When a high-energy laser hits certain substances, their atoms are ionized and heated into a plasma in a process known as laser-induced breakdown. After the laser is switched off, the electrons and ions recombine and emit their excess energy as light. Since every substance emits a characteristic spectrum, this effect is widely used to determine the composition of materials.

But this method has not been used to detect the presence of chemicals in water vapour because physicists have been unable to make water emit light. Previous attempts to do this – which were based on vessels filled with water – failed because the laser pulses used did not make the plasma hot enough to emit light in the visible part of the spectrum. But now the Lyon team has succeeded by exploiting the spherical shape of droplets of water.

Wolf and co-workers blasted the droplets with pulses from a titanium-sapphire laser lasting just 120 femtoseconds. Crucially, the pulses do not deform the spherical shape, which means that the curved back surface of the droplet focuses the incoming pulse back into the droplet. The researchers say that the intensity of the light in the focus of a 50 µm droplet is boosted by a factor of about 100 compared with the original laser pulse. This creates a region of plasma just nanometres across, which is hot enough to emit white light as it relaxes back to its ground state.

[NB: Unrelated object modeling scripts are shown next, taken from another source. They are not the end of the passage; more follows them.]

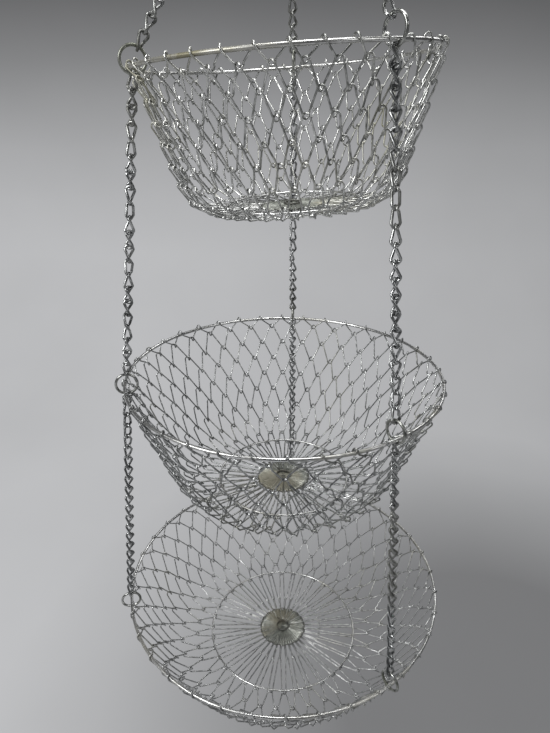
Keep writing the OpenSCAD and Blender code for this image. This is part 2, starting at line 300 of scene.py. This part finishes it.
def spokePaths(b):  # each spoke wire runs out from the hub, round a bend and back
    look = spokeLook
    step = 360 / meshLook["turns"]
    start = 0 if b["rows"] % 2 == 0 else step / 2
    tipR, floor = b["base"] * look["share"], -b["depth"]
    hub = [look["hubHold"] - look["inHub"]]
    turn = np.linspace(0, 180, look["tipPoints"])
    paths = []
    for i in range(meshLook["turns"]):
        a = start + i * step
        r = tipR + look["tipReach"] * sind(turn) - look["tipBack"]
        height = floor - look["tipLow"] - look["tipDip"] * sind(turn)
        tip = spot(r, height, a - np.degrees(look["tipWidth"] * cosd(turn) / tipR))
        below = spot(hub, floor - look["stand"], a - step / 4)
        above = spot(hub, floor + look["stand"], a + step / 4)
        paths.append(leaned(np.concatenate([below, tip, above]), b))
    return paths


for tier in tierNames:
    b, body = basketShapes[tier], tier + "_tier"
    joins = joinDistances(b)
    sway = crossingSways(tier, joins)
    lifts = chance.uniform(*meshLook["hookLift"], meshLook["turns"])
    rows = [rowPath(b, k, joins, sway, lifts) for k in range(b["rows"] + 2)]
    corner = 1 + meshLook["wallRows"]
    parts = [
        ("RimHooks", rows[:1], "rim_hooks"), ("WallMesh", rows[1:corner], "wall_mesh"),
        ("CornerMesh", rows[corner:-1], "corner_mesh"), ("FloorMesh", rows[-1:], "floor_mesh"),
    ]
    for label, paths, cad in parts:
        piece = wires(tier + label, paths, meshLook["wire"], meshLook["facets"], True)
        standsFor(piece, body, "mesh_wire", f"{tier}_{cad}")
    piece = wires(tier + "Spokes", spokePaths(b), spokeLook["wire"], spokeLook["facets"], False)
    standsFor(piece, body, "mesh_wire", f"{tier}_spokes")
    print("mesh of the", tier, "basket made")


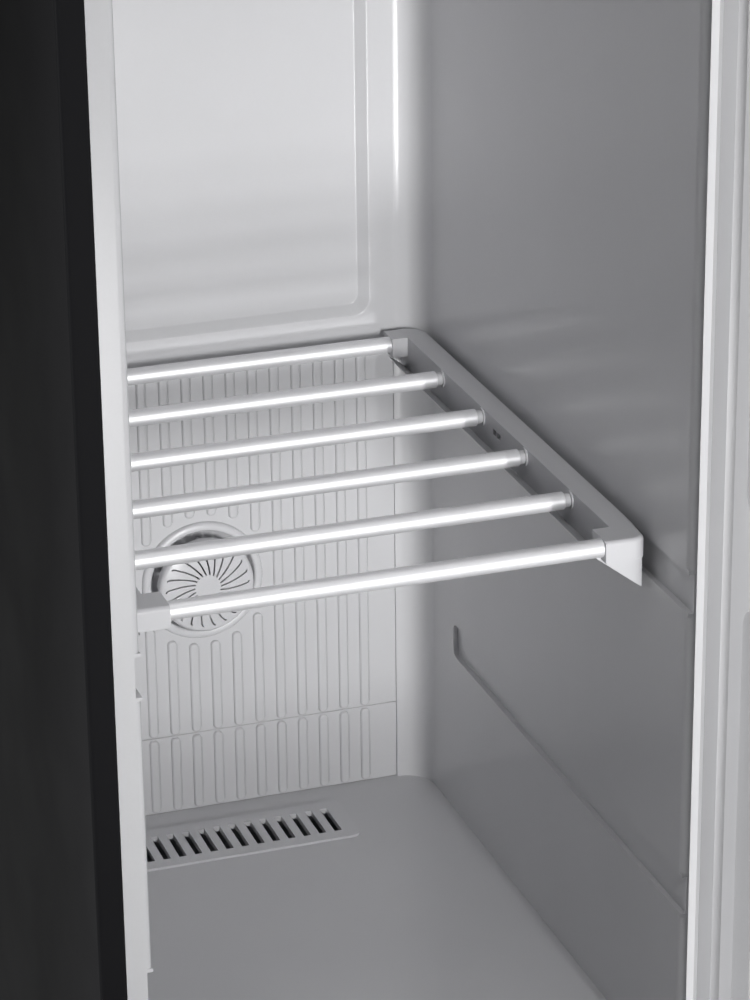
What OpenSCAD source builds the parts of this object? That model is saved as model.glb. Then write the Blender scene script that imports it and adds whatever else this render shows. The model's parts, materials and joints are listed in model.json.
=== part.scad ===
// Clothes steam cabinet with its door open at a right angle, in millimetres.
// Modelled about the middle of its front plane (X right, Y to the rear, Z up), then shifted in Y
// so that the origin is on the ground in the middle of the footprint of cabinet and open door.

/* [Cabinet] */
// Overall width
cabinet_w = 445; // [441:1:460]
// Height of the top panel above the ground
cabinet_h = 1838; // [1825:1:1900]
// Depth from the inner back wall to the outside of the rear cover
rear_space = 43; // [42:1:60]
// Thickness of the painted steel sheet
sheet_t = 1.2; // [1:0.1:1.5]
// Thickness of the galvanised rear cover
rear_t = 0.8; // [0.6:0.1:1.2]
// Width of the flange that each side panel turns in at the front
flange_w = 17.4; // [16:0.2:18]
// Depth of the hem behind that flange
hem_d = 12; // [8:1:14]
// Bend radius at the front edge of the side panels
bend_r = 3; // [2:0.5:5]
// Height of the base tray above the ground
base_z = 22; // [18:1:26]
// Thickness of the base tray and crossbar steel
base_t = 2; // [1.5:0.5:2.5]
// Height of the base tray's rim
tray_h = 38; // [30:1:40]
// Height of the front crossbar's top face, where the lower hinge sits
crossbar_z = 82; // [80:1:90]
// Radius of a levelling foot
foot_r = 19; // [15:1:24]

/* [Liner] */
// Thickness of a side, from the casing's outside to the inner wall
side_wall = 35.5; // [34:0.5:37]
// Depth inside, from the front plane to the back wall
inner_d = 525; // [515:1:526]
// Height of the inner floor above the ground
floor_z = 430; // [428:1:440]
// Distance of the ceiling below the top panel
top_space = 78; // [74:1:100]
// Wall thickness of the liner
liner_t = 2.5; // [2:0.1:3]
// Radius of the liner's rear corners
corner_r = 24.5; // [18:0.5:30]
// Radius of the rolled edge round the mouth
mouth_r = 5; // [4:0.5:6]
// Depth of the step behind which the ribbed panels lie
step_d = 5.5; // [5:0.5:7]
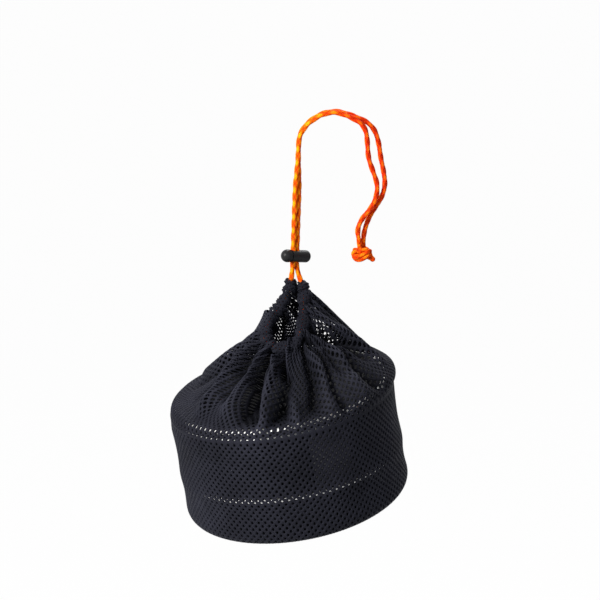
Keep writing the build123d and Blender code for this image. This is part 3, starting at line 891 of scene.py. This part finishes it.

The researchers found that most of this light was emitted in the ‘backward’ direction – that is, in the direction from which the laser pulse arrived. “This is exactly what you need to measure the composition of aerosols remotely,” Wolf told PhysicsWeb. The team also measured the spectral characteristics of the light at different temperatures and found that the water droplets emitted a spectrum of light very similar to that of a perfect black body.